Re: Ensuring a method is overridden

From:
Daniel Pitts <newsgroup.spamfilter@virtualinfinity.net>
Newsgroups:
comp.lang.java.programmer
Date:
Wed, 09 Sep 2009 09:40:29 -0700
Message-ID:
<cUQpm.171856$O23.48939@newsfe11.iad>
Robert Klemme wrote:

On 9 Sep., 11:45, Christian <fakem...@xyz.de> wrote:

Robert Klemme schrieb:> On 09.09.2009 05:01, Roedy Green wrote:

On Tue, 08 Sep 2009 22:42:31 +0200, Robert Klemme
<shortcut...@googlemail.com> wrote, quoted or indirectly quoted
someone who said :

Also, asserts are (and should be) OFF most of the time.

An assert on program structure needs to be on only once.
I am not so sure about turning asserts off. Why?
1. a clever compiler optimises them out or makes them low overhead.

They cannot be optimized away by the compiler because enabling and
disabling them is a function of the JVM - not a compile time option.

the JVM is the compiler ... its java runtime is compiletime


Roedy did not mention JIT. When I read "compiler" without further
qualification in a Java forum this translates to "Java compiler".
Strictly speaking JIT is purely optional while you always need a Java
compiler to get bytecode from your sources.

Anyway, that whole discussion is meaningless with regard to Roedy's
statement that you want assertions on all the time. This is abusing
assertions and not making best use of them.

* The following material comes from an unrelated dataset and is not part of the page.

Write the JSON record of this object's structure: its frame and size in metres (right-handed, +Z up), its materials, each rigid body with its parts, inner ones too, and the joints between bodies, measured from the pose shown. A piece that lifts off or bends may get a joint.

Assertions are another way of catching bugs in production. If your
assertions are causing a large performance penalty, then you can
consider disabling them in production, or adjusting them to make more
sense. Otherwise, leaving them in and on is considered a best practice.

You don't need to test for all invariants everywhere, especially
invariants that would cause an exception anyway (such as a collection
must only contain objects of a certain class. That will be caught by a
ClassCastException, which is a built-in assertion you can not disable)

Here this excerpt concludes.